I bent the bar around an empty welding gas canister which was a convenient size. It's held onto the plate by two M12 bolts, cross drilled so that the bar slots into them. It's not as big and hefty as I'd originally hoped, purely because of the lack of space in the tunnel.

  

A few tests to see how much it could move with each end disconected showed that it can't reach any of the brake or fuel lines, and I gave it a good whacking to see how solid it felt. Better than I expected, it feels very solid, though I'm under no illusions that a bit of manual waggling is anything like as big as the forces which can be generated if something like this breaks.

  

That said, I think it will probably be strong enough to buy me some time should the worst happen. It fits nice and close to the shaft so any forces from it flailing around should be minimised.

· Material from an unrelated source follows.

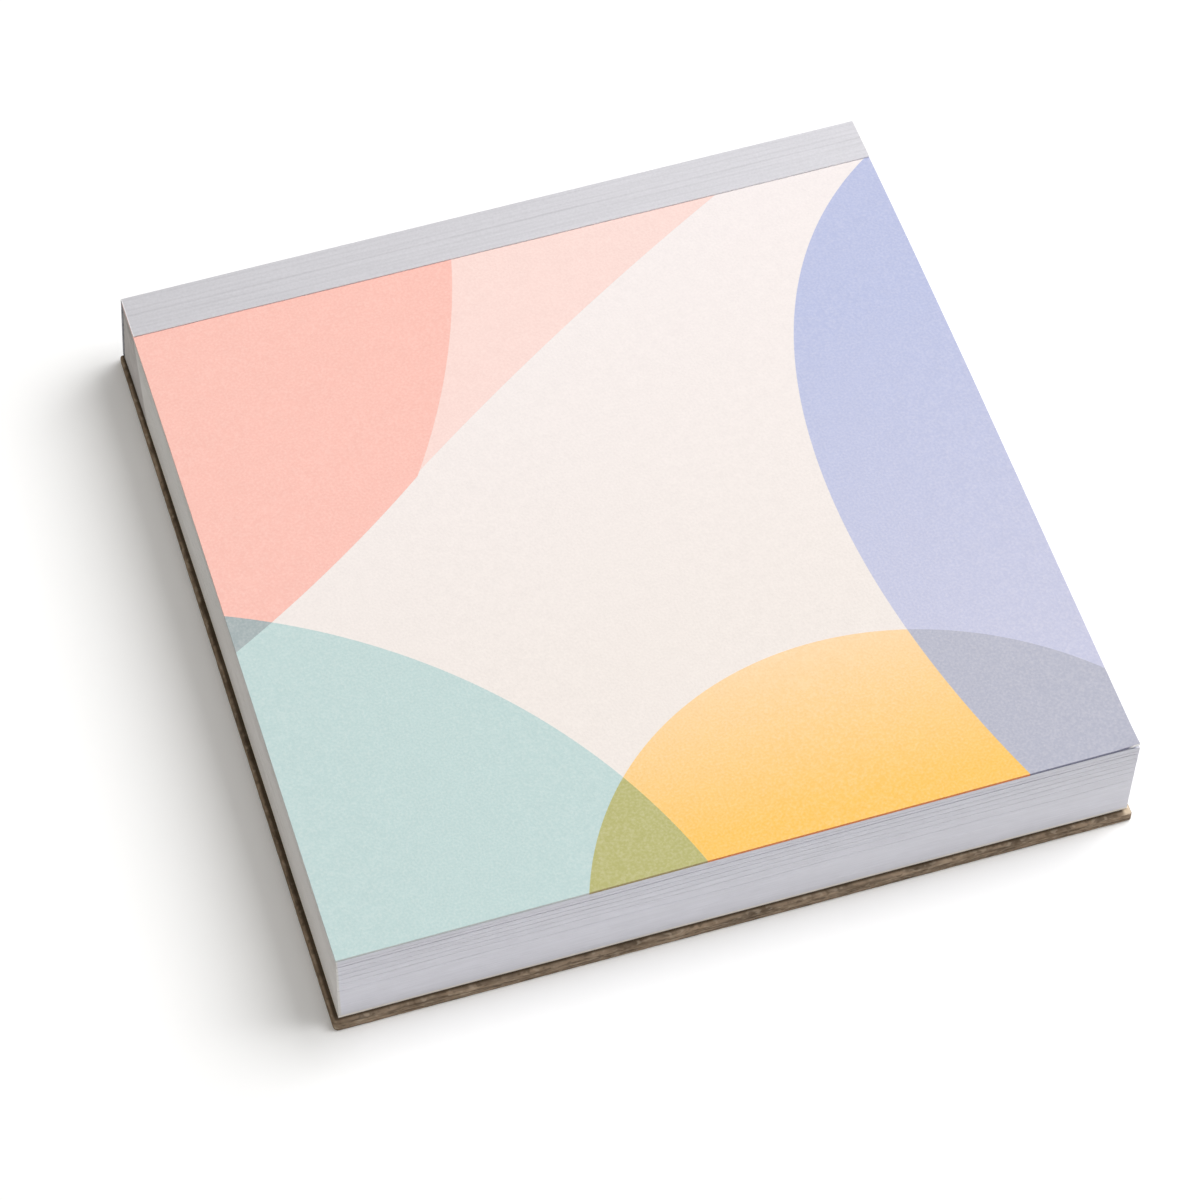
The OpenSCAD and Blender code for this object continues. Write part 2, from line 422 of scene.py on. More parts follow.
def card_skin(above_pile):
    """A table of points over the sheet, some way above the pile."""
    columns = crowded_ends(LEFT, RIGHT, CARD_COLUMNS)
    x, y = np.meshgrid(columns, crowded_ends(FRONT_Y, HEAD_Y, CARD_ROWS))
    wave = SHEET_WAVE * looseness(y) * (1 + ripple(x + WAVE_SLANT * y, (41, 67), seed=4)) / 2
    z = pile_top(y) + above_pile + wave + CURL_HEIGHT * front_corner_nearness(x, y, CURL_REACH)
    return np.stack([x, y - LEAN, z], -1).reshape(-1, 3)


def build_card():
    count = CARD_COLUMNS * CARD_ROWS
    faces = grid_faces(CARD_ROWS, CARD_COLUMNS) + grid_faces(CARD_ROWS, CARD_COLUMNS, start=count)
    flat_faces = len(faces)
    grid = np.arange(count).reshape(CARD_ROWS, CARD_COLUMNS)
    rim = np.concatenate([grid[0, :-1], grid[:-1, -1], grid[-1, :0:-1], grid[:0:-1, 0]])
    faces += [[int(a), int(b), int(b + count), int(a + count)] for a, b in zip(rim, np.roll(rim, -1))]
    is_edge = [0] * flat_faces + [1] * (len(faces) - flat_faces)
    points = np.vstack([card_skin(-CARD_SINK), card_skin(CARD_T)])
    return add_piece("printed_top_sheet_card", points, faces, [card_face, card_edge],
                     "printed_top_sheet", is_edge)


build_card()

# %% [markdown]
# ## The note sheets
# The pile is about 140 sheets of 80 g paper, each a tenth of a millimetre thick. A block with
# lines drawn on it would look flat from the side, so the cut edges are modelled sheet by sheet:
# each sheet is a pair of rows of points round the pile, set in by a few hundredths of a
# millimetre more or less than the next. Here and there a sheet sits deeper, and its shadow draws
# the fine lines that show best near the top, where the loose sheets have shifted most. The
# deeper sheets are listed by their distance below the top, each with its extra depth.
# %% Rows and stations of the pile
SHEET_T = 0.1
SHEET_COUNT = round(PILE_H / SHEET_T)
FRONT_STATIONS, SIDE_STATIONS = 120, 70
DEEP_SHEETS = {0.8: 0.18, 1.4: 0.34, 1.5: 0.26, 2.5: 0.16, 3.5: 0.24, 4.6: 0.16, 5.7: 0.12, 7.5: 0.08}
LOOSE, TIGHT = 0.045, 0.008
FOOT_SHEETS, FOOT_INSET, PROUD = 1, 0.35, 0.06
SWAY = 0.16
BUNDLE, BUNDLE_WANDER = 5, 0.02
SAG, SAG_REACH, SAG_POWER = 0.12, 25.0, 3
DOG_EAR, DOG_EAR_REACH, DOG_EAR_POWER = 0.3, 2.4, 12
PAGES_RIGHT = 0.12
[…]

Even if it only stands up for 10 seconds, it's worth having.

The catcher also provides a convenient bracket for the speed sensor. This is a reed type, which works by sensing a magnet glued to the propshaft. I glued the magnet on with plenty of Wurth (top arrow), and the sensor simply bolts to the catcher (bottom arrow):

This worked, but after the magnet fell off 3 times (Wurth doesn't work at all, Araldite "metal" much better but still fell off), I moved the speedo sensor to one of the wheel hubs. These spin at 1/3 the speed of the propshaft, so forces are much lower; and once the tunnel and seats are in place it's virtually impossible to glue a new on on to the propshaft as you have to do it upside down. Much, much easier to get at the hub.

Then it was "just" a case of bolting the propshaft in properly. Of course, this means jacking everything up so that the wheels (and hence the shaft) can turn around freely, so you can get at all the bolts. Then putting it in gear and using the handbrake to hold the shaft still while doing each bolt up.

I've used the standard ford bolts for the ford end, and 12.9 M8 for the honda end (same grade as for the driveshalf flanges). I didn't have the torque figure for the honda flange, so I've used the same as for the ford - I can't imagine they'd be vastly different. Plenty of locktight on each, and finally, marked with red paint lines so that any movement will be easily visible:

"I can't imagine they'd be vastly different" he says. WRO-ONG! The max safe torque for a 12.9 M8 bolt is 45Nm, the torque for the ford bolts is 67Nm - they must be something much stronger. This resulted in the heads shearing off the bolts at the gearbox end, fortunately before I actually used it in anger...

With everything in the transmission tunnel finished, I could finally bolt the tunnel moulding on for real, and get the passenger seat in. The tunnel fought me all the way, for some reason - everything I'd carefully measured and trial fitted seemed now to be 3 or 4 mm out, just enough so that none of the bolt holes aligned properly. So there was more fitting, filing, and generally fettling until the thing finally went in properly. But go in it did, eventually. I needed to hoover the cockpit area out first as it was full of garbage by this time.

With the tunnel in place, I could also bolt in the passenger seat (though soon after I did, I realised that I'll probably have to take it out again as I want to fit some carpet panels). But before that, I bolted in a cargo net pocket behind the seat for a bit of handy in-car storage:

Next Steps

My thinking currently is that I'll look at doing the bonnet bulge next, and carry on with various wiring jobs as a filler task. Then I'll start investigating getting the exhausts done.